New York on Monday issued its first 36 dispensary licenses, becoming the only places in the state where recreational marijuana is legally sold.

However, the state has had to delay plans to approve more dispensaries because of a legal battle over its licensing criteria.

U.S. District Court Judge Gary Sharpe in Albany blocked the state from issuing licenses in Brooklyn and parts of New York state after a company owned by a Michigan resident challenged a requirement that applicants demonstrate “a substantial presence in New York State. “

In a lawsuit Tuesday, the state asked the judge to loosen that injunction to prevent jeopardizing an estimated $1.5 billion worth of marijuana harvests that are now waiting to be distributed to retailers.

“If the farmers who have already been issued cultivation permits have nowhere to sell their crops, they will lose the millions of dollars that have been collectively invested in their businesses, some may lose their businesses, or they will be forced out in the difficult situation of either watching their crops rot and expire or sell them on the illegal market,” wrote Assistant Attorney General Amanda Kuryluk.

The court filing, made on behalf of the state Office of Cannabis Management, suggested that the company challenging its exclusion from the applicant pool, Variscite NY One, would most likely only be considered for a dispensary in the central Finger Lakes region of the state.

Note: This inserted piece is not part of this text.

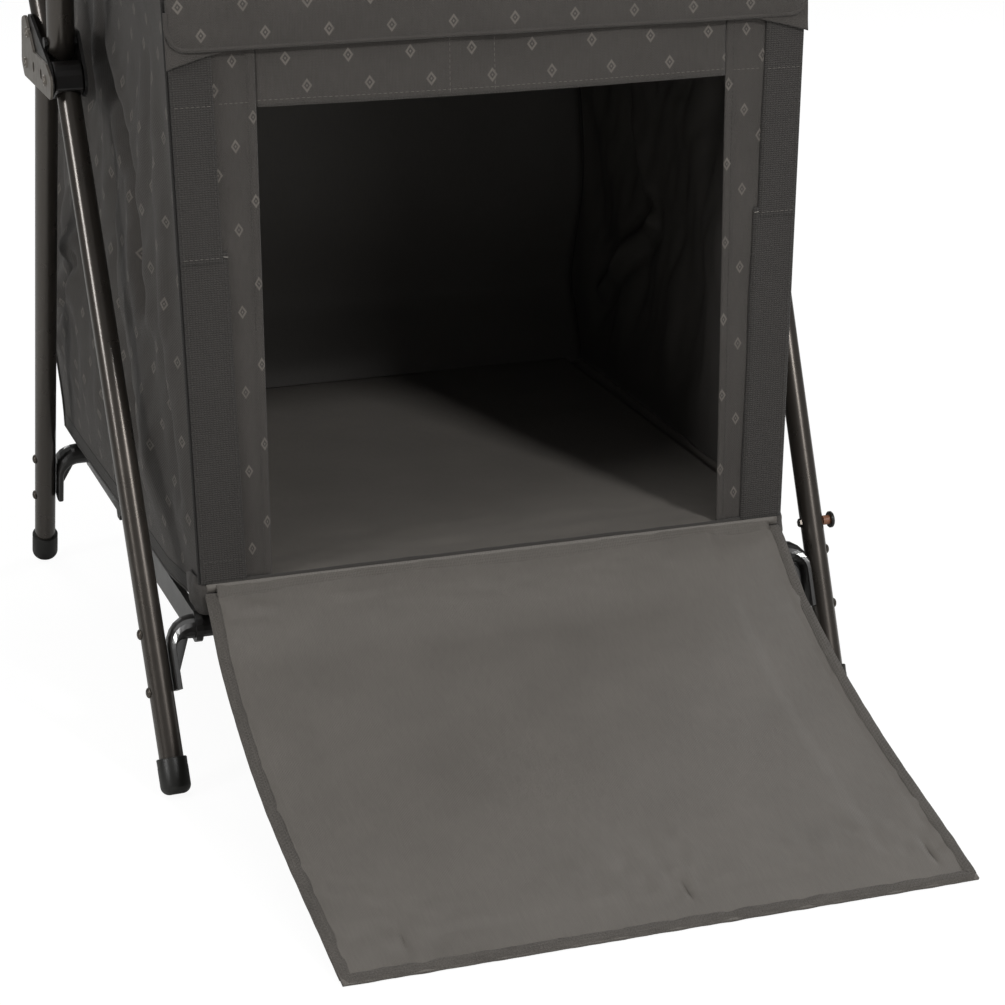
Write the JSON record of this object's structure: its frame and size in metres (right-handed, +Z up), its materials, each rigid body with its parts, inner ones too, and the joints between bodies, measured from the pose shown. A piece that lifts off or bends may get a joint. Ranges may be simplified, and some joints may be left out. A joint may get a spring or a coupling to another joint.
{
  "type": "fabric camp kitchen cupboard",
  "caption": "Folding camp cupboard: a fabric cabinet with shelf and let-down doors on an X frame of tube, with a worktop",
  "frame": {"origin": "on the ground, in the middle of the footprint with the lower door let down", "axes": "+X to the cupboard's right seen from its front, +Y to its back, +Z up"},
  "size_m": [0.6514, 0.919, 0.9878],
  "materials": {
    "tube_paint": "bronze-grey gloss powder coat on steel tube",
    "bar_paint": "black satin powder coat",
    "hub_steel": "pressed steel plate, plain",
    "black_plastic": "black moulded nylon",
    "foot_rubber": "black moulded rubber",
    "stud_plastic": "brown moulded head on a steel bolt",
    "shell_fabric": "dark charcoal-brown coated woven polyester, small pale woven motif",
    "lining_fabric": "plain grey-brown coated woven polyester",
    "webbing": "dark woven webbing",
    "shelf_board": "fabric-covered stiff board",
    "worktop_laminate": "dark grey laminate board",
    "edge_aluminium": "satin aluminium angle"
  },
  "bodies": {
    "hubs": {"hub_body_left": "black_plastic", "hub_body_right": "black_plastic", "hub_plate_left": "hub_steel", "hub_plate_right": "hub_steel"},
    "cabinet": {"side_wall_left": "shell_fabric", "side_wall_right": "shell_fabric", "floor_panel": "lining_fabric", "mid_shelf": "shelf_board", "top_panel": "shell_fabric"},
    "legs_front": {"leg_front_left": "tube_paint", "leg_front_right": "tube_paint", "boot_front_left": "black_plastic", "boot_front_right": "black_plastic", "foot_front_left": "foot_rubber", "foot_front_right": "foot_rubber", "base_bar_front": "bar_paint", "transport_stud": "stud_plastic"},
    "legs_rear": {"leg_rear_left": "tube_paint", "leg_rear_right": "tube_paint", "boot_rear_left": "black_plastic", "boot_rear_right": "black_plastic", "foot_rear_left": "foot_rubber", "foot_rear_right": "foot_rubber", "base_bar_rear": "bar_paint"},
    "uprights_front": {"upright_front_left": "tube_paint", "upright_front_right": "tube_paint", "plug_front_left": "black_plastic", "plug_front_right": "black_plastic", "saddle_front_left": "black_plastic", "saddle_front_right": "black_plastic", "loop_front_left": "webbing", "loop_front_right": "webbing", "top_bar_front": "bar_paint"},
    "uprights_rear": {"upright_rear_left": "tube_paint", "upright_rear_right": "tube_paint", "plug_rear_left": "black_plastic", "plug_rear_right": "black_plastic", "saddle_rear_left": "black_plastic", "saddle_rear_right": "black_plastic", "loop_rear_left": "webbing", "loop_rear_right": "webbing", "top_bar_rear": "bar_paint"},
    "stretchers_front": {"stretcher_front_left": "bar_paint", "stretcher_front_right": "bar_paint"},
    "stretchers_rear": {"stretcher_rear_left": "bar_paint", "stretcher_rear_right": "bar_paint"},
    "front_face": {"stile_left": "shell_fabric", "stile_right": "shell_fabric", "webbing_left": "webbing", "webbing_right": "webbing", "header_strip": "shell_fabric", "top_strip": "shell_fabric", "mid_band": "shell_fabric"},
    "lower_door": {"lower_door": "lining_fabric"},
    "upper_door": {"upper_door": "shell_fabric"},
    "back_face": {"back_wall": "shell_fabric"},
    "worktop": {"worktop_panel": "worktop_laminate", "worktop_edge": "edge_aluminium"}
  },
  "joints": [
    {"name": "fold", "type": "hinge", "parent": "hubs", "child": "legs_front", "pos_m": [0, 0.11997, 0.515], "axis": [1, 0, 0], "range_deg": [0, 25], "deforming": ["side_wall_left", "side_wall_right", "floor_panel", "mid_shelf", "top_panel", "stile_left", "stile_right", "webbing_left", "webbing_right", "header_strip", "top_strip", "mid_band", "back_wall"]},
    {"name": "rear_leg_fold", "type": "hinge", "parent": "hubs", "child": "legs_rear", "pos_m": [0, 0.20677, 0.515], "axis": [1, 0, 0], "range_deg": [-25, 0]},
    {"name": "front_upright_fold", "type": "hinge", "parent": "hubs", "child": "uprights_front", "pos_m": [0, 0.13487, 0.542], "axis": [1, 0, 0], "range_deg": [-25, 0]},
    {"name": "rear_upright_fold", "type": "hinge", "parent": "hubs", "child": "uprights_rear", "pos_m": [0, 0.19187, 0.542], "axis": [1, 0, 0], "range_deg": [0, 25]},
    {"name": "front_stretcher_fold", "type": "hinge", "parent": "legs_front", "child": "stretchers_front", "pos_m": [0, -0.06961, 0.117], "axis": [1, 0, 0], "range_deg": [0, 53.36]},
    {"name": "rear_stretcher_fold", "type": "hinge", "parent": "legs_rear", "child": "stretchers_rear", "pos_m": [0, 0.39634, 0.117], "axis": [1, 0, 0], "range_deg": [-53.36, 0]},
    {"name": "cabinet_lift", "type": "slide", "parent": "hubs", "child": "cabinet", "axis": [0, 0, 1], "range_m": [0, 0.0453]},
    {"name": "front_face_gather", "type": "slide", "parent": "cabinet", "child": "front_face", "axis": [0, 1, 0], "range_m": [0, 0.1703]},
    {"name": "back_face_gather", "type": "slide", "parent": "cabinet", "child": "back_face", "axis": [0, -1, 0], "range_m": [0, 0.179]},
    {"name": "worktop_lift", "type": "slide", "parent": "hubs", "child": "worktop", "axis": [0, 0, 1], "range_m": [0, 0.0961]},
    {"name": "lower_door_hinge", "type": "hinge", "parent": "front_face", "child": "lower_door", "pos_m": [0, -0.08321, 0.147], "axis": [1, 0, 0], "range_deg": [-111, 0]},
    {"name": "upper_door_hinge", "type": "hinge", "parent": "front_face", "child": "upper_door", "pos_m": [0, -0.08661, 0.6076], "axis": [1, 0, 0], "range_deg": [0, 165]}
  ],
  "couplings": [
    {"joint": "rear_leg_fold", "follows": "fold", "ratio": -1},
    {"joint": "front_upright_fold", "follows": "fold", "ratio": -1},
    {"joint": "rear_upright_fold", "follows": "fold", "ratio": 1},
    {"joint": "front_stretcher_fold", "follows": "fold", "ratio": 2.134},
    {"joint": "rear_stretcher_fold", "follows": "fold", "ratio": -2.134},
    {"joint": "cabinet_lift", "follows": "fold", "m_per_rad": 0.1036},
    {"joint": "front_face_gather", "follows": "fold", "m_per_rad": 0.39},
    {"joint": "back_face_gather", "follows": "fold", "m_per_rad": 0.41},
    {"joint": "worktop_lift", "follows": "fold", "m_per_rad": 0.22}
  ]
}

Blocking the state from approving licenses in four other regions, including central and western New York, the mid-Hudson and Brooklyn, would cause “significantly more harm than necessary,” the state argued.

It was unclear when Sharpe might rule on the request.

Christian Kernkamp, ​​an attorney representing Variscite, said in an emailed statement that the company had hoped to resolve the case before it ends up impeding the sale of marijuana, but the state refused to settle.

“The injunction could be over tomorrow, but the state prefers to file suit instead, even though the court has already found a ‘clear probability’ that the state violated Variscite’s constitutional rights,” he said.